• **GIVEN TASK**
In the material below, find every line with "from" and pull it out.

• **MATERIAL**
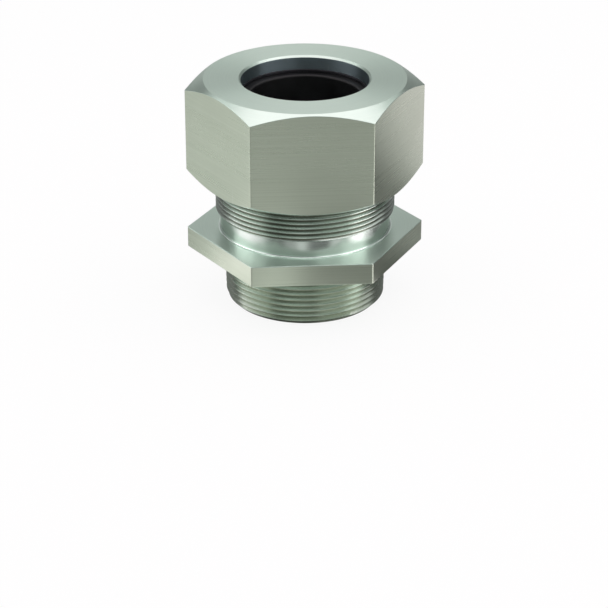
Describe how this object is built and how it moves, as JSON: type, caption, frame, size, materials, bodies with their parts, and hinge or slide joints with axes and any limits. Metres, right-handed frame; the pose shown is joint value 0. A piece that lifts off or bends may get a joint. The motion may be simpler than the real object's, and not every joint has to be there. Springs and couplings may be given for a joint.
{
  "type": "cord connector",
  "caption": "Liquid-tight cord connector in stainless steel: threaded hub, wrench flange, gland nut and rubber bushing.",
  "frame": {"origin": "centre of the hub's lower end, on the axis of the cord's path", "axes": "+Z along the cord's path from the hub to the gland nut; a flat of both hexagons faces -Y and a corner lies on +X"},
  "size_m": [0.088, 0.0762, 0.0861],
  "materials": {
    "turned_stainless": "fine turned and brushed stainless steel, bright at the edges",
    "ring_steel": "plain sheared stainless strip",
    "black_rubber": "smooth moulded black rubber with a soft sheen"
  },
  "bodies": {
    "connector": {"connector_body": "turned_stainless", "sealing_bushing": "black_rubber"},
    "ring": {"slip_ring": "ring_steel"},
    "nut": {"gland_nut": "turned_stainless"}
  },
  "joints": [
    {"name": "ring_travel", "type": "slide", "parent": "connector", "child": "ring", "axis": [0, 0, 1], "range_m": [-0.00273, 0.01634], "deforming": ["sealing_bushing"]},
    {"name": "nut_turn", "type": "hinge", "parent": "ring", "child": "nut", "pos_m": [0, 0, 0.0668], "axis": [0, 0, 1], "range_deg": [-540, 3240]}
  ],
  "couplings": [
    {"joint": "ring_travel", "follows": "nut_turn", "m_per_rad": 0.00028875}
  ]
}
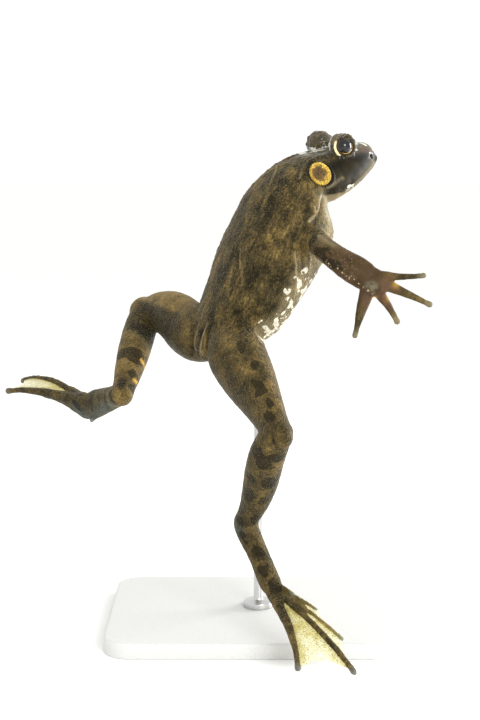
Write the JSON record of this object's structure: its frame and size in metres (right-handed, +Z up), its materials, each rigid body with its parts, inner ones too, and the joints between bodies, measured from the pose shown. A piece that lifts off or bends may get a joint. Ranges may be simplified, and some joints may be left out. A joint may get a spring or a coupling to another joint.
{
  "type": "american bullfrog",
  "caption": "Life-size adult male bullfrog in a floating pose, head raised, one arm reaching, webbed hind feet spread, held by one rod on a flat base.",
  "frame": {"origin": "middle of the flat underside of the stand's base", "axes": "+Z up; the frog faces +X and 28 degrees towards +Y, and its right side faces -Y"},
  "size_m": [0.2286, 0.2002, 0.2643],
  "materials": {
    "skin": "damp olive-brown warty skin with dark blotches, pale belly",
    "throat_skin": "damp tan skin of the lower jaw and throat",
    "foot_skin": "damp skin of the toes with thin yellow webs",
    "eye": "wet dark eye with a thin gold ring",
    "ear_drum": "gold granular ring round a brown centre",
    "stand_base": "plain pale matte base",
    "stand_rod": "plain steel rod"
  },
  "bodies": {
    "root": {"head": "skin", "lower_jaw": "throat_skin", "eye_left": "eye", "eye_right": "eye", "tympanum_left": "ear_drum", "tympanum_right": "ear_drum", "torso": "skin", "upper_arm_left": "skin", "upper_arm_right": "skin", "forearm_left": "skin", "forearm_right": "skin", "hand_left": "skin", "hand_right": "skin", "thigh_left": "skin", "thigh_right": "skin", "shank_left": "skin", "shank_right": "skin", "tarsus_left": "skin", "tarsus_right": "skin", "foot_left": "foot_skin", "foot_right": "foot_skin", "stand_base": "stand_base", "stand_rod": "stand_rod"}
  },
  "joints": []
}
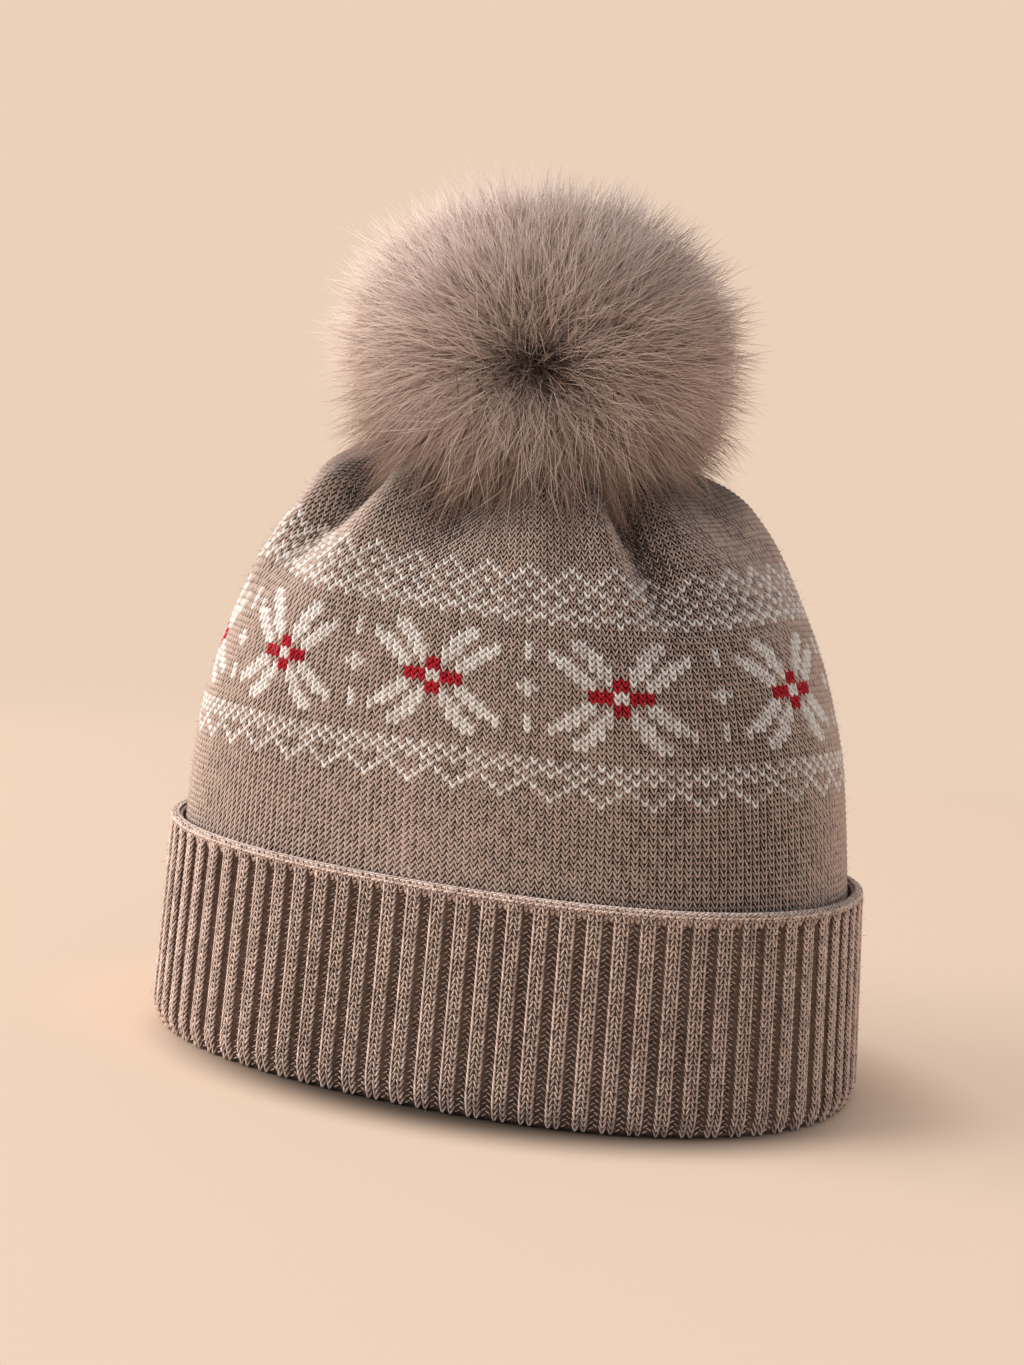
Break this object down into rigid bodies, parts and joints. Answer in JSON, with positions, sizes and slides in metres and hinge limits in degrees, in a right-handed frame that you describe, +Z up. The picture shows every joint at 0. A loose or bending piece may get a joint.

• **COMPLETED TASK**
  "frame": {"origin": "centre of the hub's lower end, on the axis of the cord's path", "axes": "+Z along the cord's path from the hub to the gland nut; a flat of both hexagons faces -Y and a corner lies on +X"},
Write the JSON record of this object's structure: its frame and size in metres (right-handed, +Z up), its materials, each rigid body with its parts, inner ones too, and the joints between bodies, measured from the pose shown. A piece that lifts off or bends may get a joint. Ranges may be simplified, and some joints may be left out. A joint may get a spring or a coupling to another joint.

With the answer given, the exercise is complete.